Of all the formats of data you’ll come across, none are more prone to problems than strings. There are just SO MANY ways to get problems in strings – capitalization issues, differences in spellings, differences in accents, etc.

As a result, pandas comes with a special set of methods for manipulating strings. These can be accessed through the .str. methods (e.g. smallworld["country"].str.upper() will capitalize your country names).
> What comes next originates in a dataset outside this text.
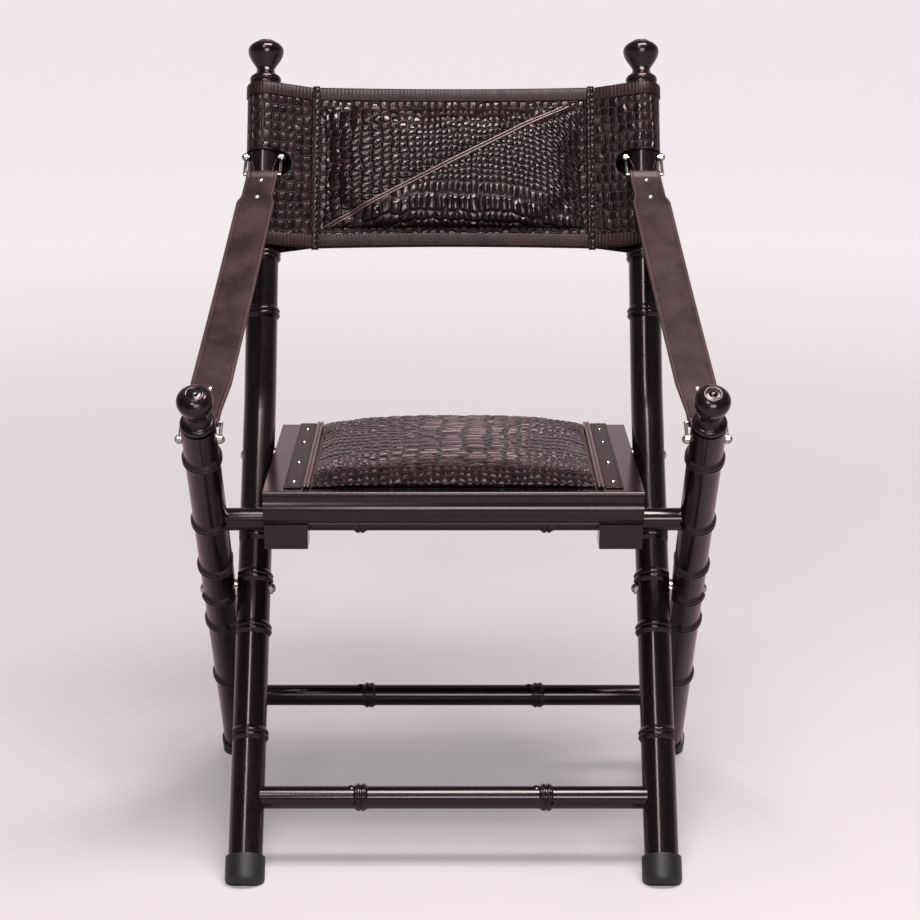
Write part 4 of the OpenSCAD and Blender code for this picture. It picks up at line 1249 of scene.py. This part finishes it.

Here’s a short list of available string methods:

  • .str.lower() / .str.upper(): Change the case of strings (there are lots of these formatting methods…)

  • .str.contains(): Look for a substring, return True if found

  • .str.isnumeric(): True if value could be converted to a number easily (e.g. “10”), returns False if not (e.g. “Nick”).

  • .str.strip(): Removes whitespaces at start or end of strings (a common cleanliness problem)

For a full list, head over to the official pandas docs here!

To illustrate, let’s capitalize all of our country names:

[7]:
smallworld["country"].str.upper()
[7]:
0                  BRASIL
1             DEUTSCHLAND
2                  MÉXICO
3              MOZAMBIQUE
4    РОССИЙСКАЯ ФЕДЕРАЦИЯ
5                 УКРАЇНА
Name: country, dtype: object

Or make them all lowercase!

[8]:
smallworld["country"].str.lower()
[8]:
0                  brasil
1             deutschland
2                  méxico
3              mozambique
4    российская федерация
5                 україна
Name: country, dtype: object

This may seem trivial, but it can be very useful when you get datasets in which some people have written their names in all caps while have written their names in proper case (capitalized first letter, lower case after that) and you need to match up those names with names in a different dataset where names are all capitalized!

Review

Substituting instances of one value with another is a very common data cleaning task, and so unsurprisingly pandas has some great utilities. .replace() is the workhorse method for this purpose, and can not only be used for one off substitutions (.replace(10, 12)), but also bulk substitutions using dictionaries, and pattern-based substitutions using regular expressions!